Relator has no valid ground of complaint here because of the inaccuracies of description in the metes and bounds of the territory voted upon. Matters of this character cannot be reached by habeas corpus. Ex parte Thulemeyer, 56 Tex. Cr. R. 337, 119 S. W. 1146. Nor do we agree with relator’s contention based on alleged discrepancies of description between the territory described in the order made by the commissioners’ court granting said petition and calling the election. Ex parte Stein, 61 Tex. Cr. R. 320, 135 S. W. 136; Williams v. State, 52 Tex. Cr. R. 377, 107 S. W. 1124; Stewart v. State, 69 Tex. Cr. R. 384, 153 S. W. 1153; Neuvar v. State 72 Tex. Cr. R. 410, 163 S. W. 58.

Relator contends that he is not criminally liable herein because there was no penal provision in the law when it was adopted by local option vote in 1903 of his precinct, and he insists that the principle announced in Dawson v. State, 25 Tex. Cr. App. 670, 8 S. W. 820, and adhered to in other decisions down to and including Lewis v. State, 58 Tex. Cr. R. 351, 127 S. W. 808, 21 Ann. Cas. 656, is .applicable to his case. We approved the doctrine there announced in the comparatively recent case of Ex parte Jank, 93 Tex. Cr. R. 88, 245 S. W. 685, and if it has application to the facts we see no reason to change our views. The state cites Roberson v. State, 42 Tex. Cr. R. 595, 63 S. W. 884; Black v. State, 62 Tex. Cr. R. 77, 136 S. W. 478; Fitch v. State, 58 Tex. Cr. R. 366, 127 S. W. 1040; Slack v. State, 61 Tex. Cr. R. 372, 136 S. W. 1073, Ann. Cas. 1913B, 112, and Dozier v. State, 62 Tex. Cr. R. 258, 137 S. W. 680. Each of these cases has been examined. What is deemed the question decisive of this case was not the point involved in any of them.
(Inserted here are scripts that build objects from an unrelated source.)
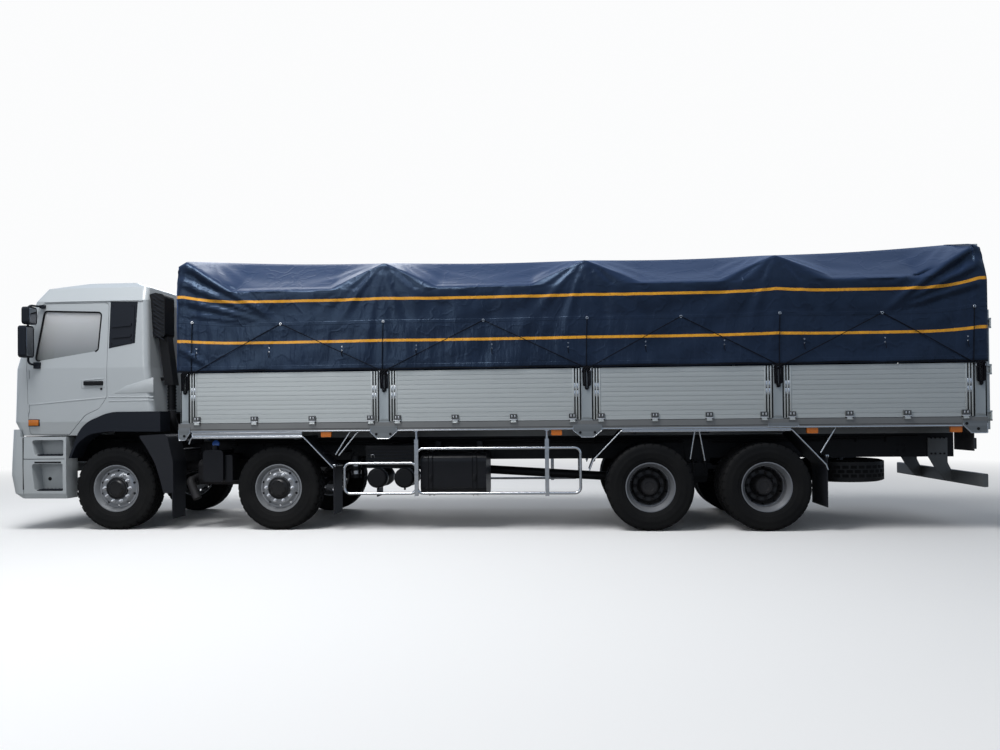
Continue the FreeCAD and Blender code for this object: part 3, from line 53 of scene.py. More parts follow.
Piece = bpy.types.Object
Material = bpy.types.Material
Tree = bpy.types.NodeTree
Node = bpy.types.Node
Socket = bpy.types.NodeSocket
Point = tuple[float, float, float]
Flat = tuple[float, float]
Outline = tuple[Flat, ...]
Test = Callable[[Vector, Vector], bool]
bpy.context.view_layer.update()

AXLES = (4.57, 2.45, -2.16, -3.53)
STEERED = 2
TYRE_RADIUS = 0.525
STEER_TRACK = 1.03
TWIN_PLANES = (1.1, 0.775)
SPARE_CENTRE = (-4.79, 0.0, 0.655)
POSTS = (3.6, 1.074, -1.405, -3.66, -5.96)
POST_WIDTHS = (0.11, 0.14, 0.15, 0.13, 0.14)
BOW_CORNERS = (3.381, 3.307, 3.284, 3.289, 3.371)
MIRRORED = Matrix.Scale(-1, 4, (0, 1, 0))


class Side(Enum):
    """The truck's two sides, by the sign of Y."""

    LEFT = 1
    RIGHT = -1

    @property
    def word(self) -> str:
        """The side's name as the nodes and bodies have it."""
        return self.name.lower()


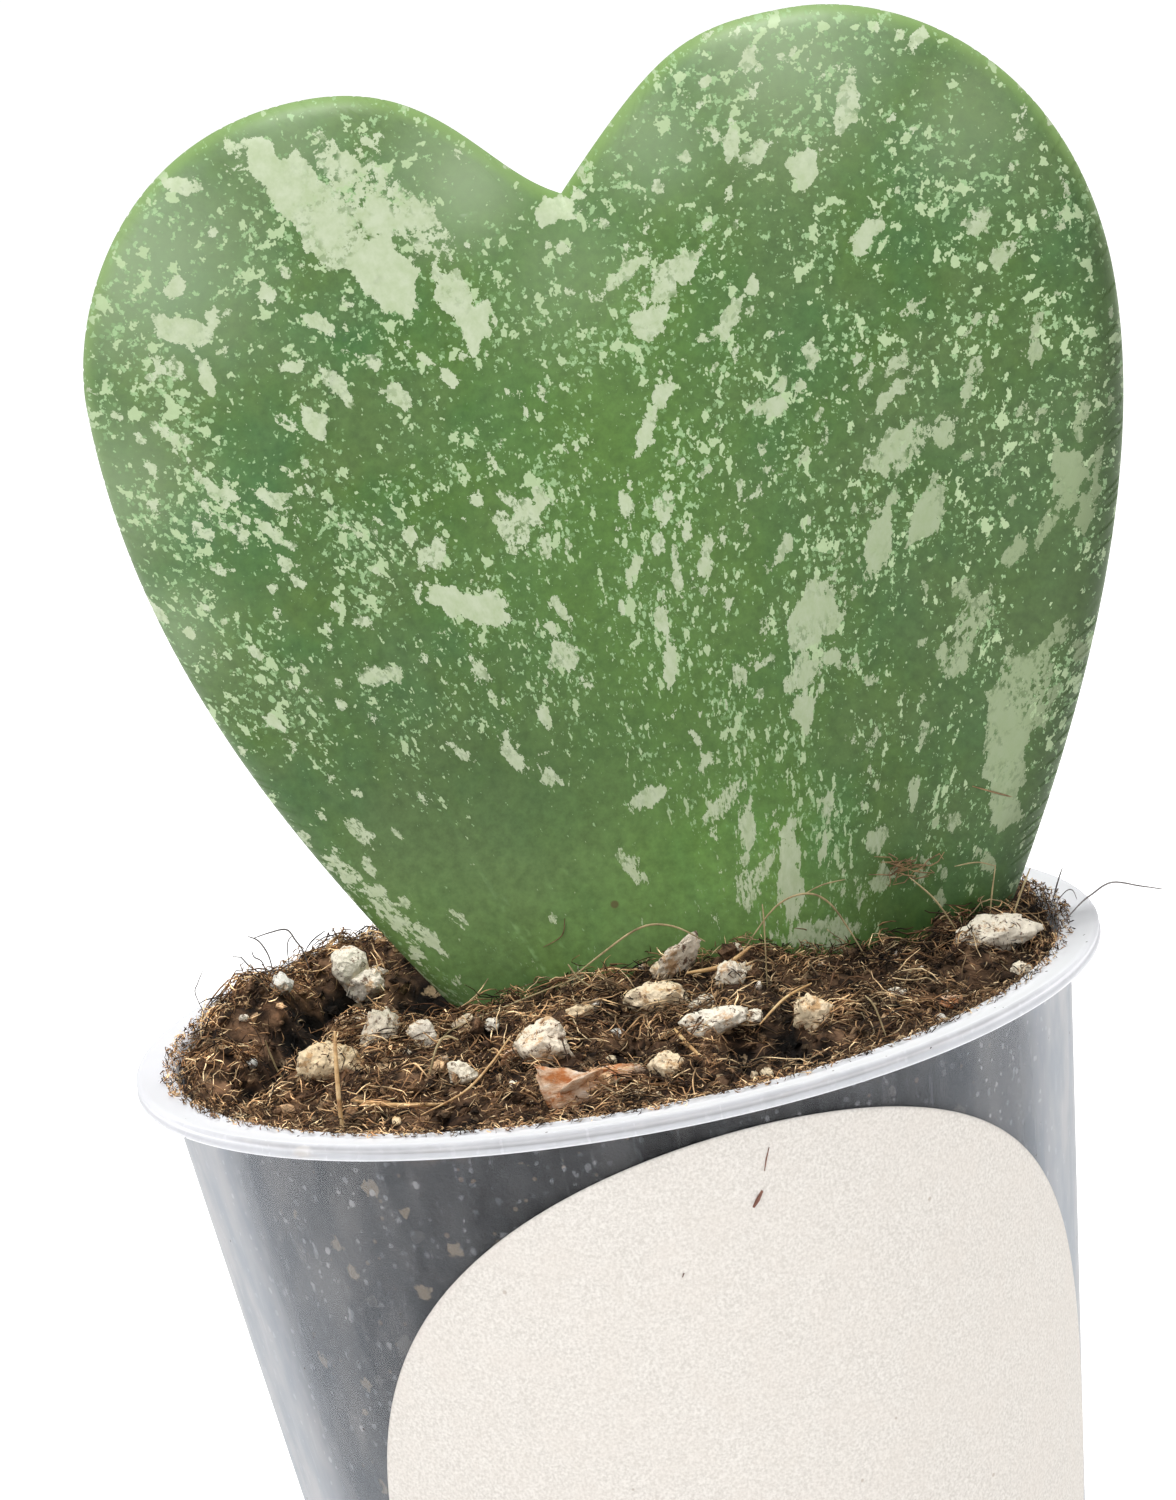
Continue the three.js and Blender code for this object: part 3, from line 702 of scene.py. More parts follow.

We are constrained to believe that when, under the permissive clauses' of our Constitution and under legislative sanction, the body of the people in any given territory are called on to decide whether they will vote upon th’emselves the mandates and provisions of laws not theretofore in operation in such territory, and they do so vote them into such operation, the punitive provisions of such laws then in force cannot be made more severe by legislative enactment and be held operative in such territory unless and until the citizenship thereof themselves adopt by their own vote such law with its more onerous provisions or else the laws under which the exercise of the law-making power by the people in said territory be repealed. We think this doctrine applicable in this case. The stock laws relative to horses, cattle, etc., as they were upon our statute books in 1903, when this local option election was held in the precinct under consideration, did not contain any provisions punishing those who violated the terms of the law. Neither rela'tor nor those in his precinct have ever agreed, by their vote to submit themselves to a law having such penal provisions in it. Of course, they might have voted such law into effect, but the question is that they did not. Since they did not, we are constrained to follow the path so well outlined by our predecessors, and to hold that relator cannot be prosecuted under the penal provisions which were not in the law at the time it was adopted in said precinct.

The writ heretofore granted will be perpetuated, and the relator will be discharged.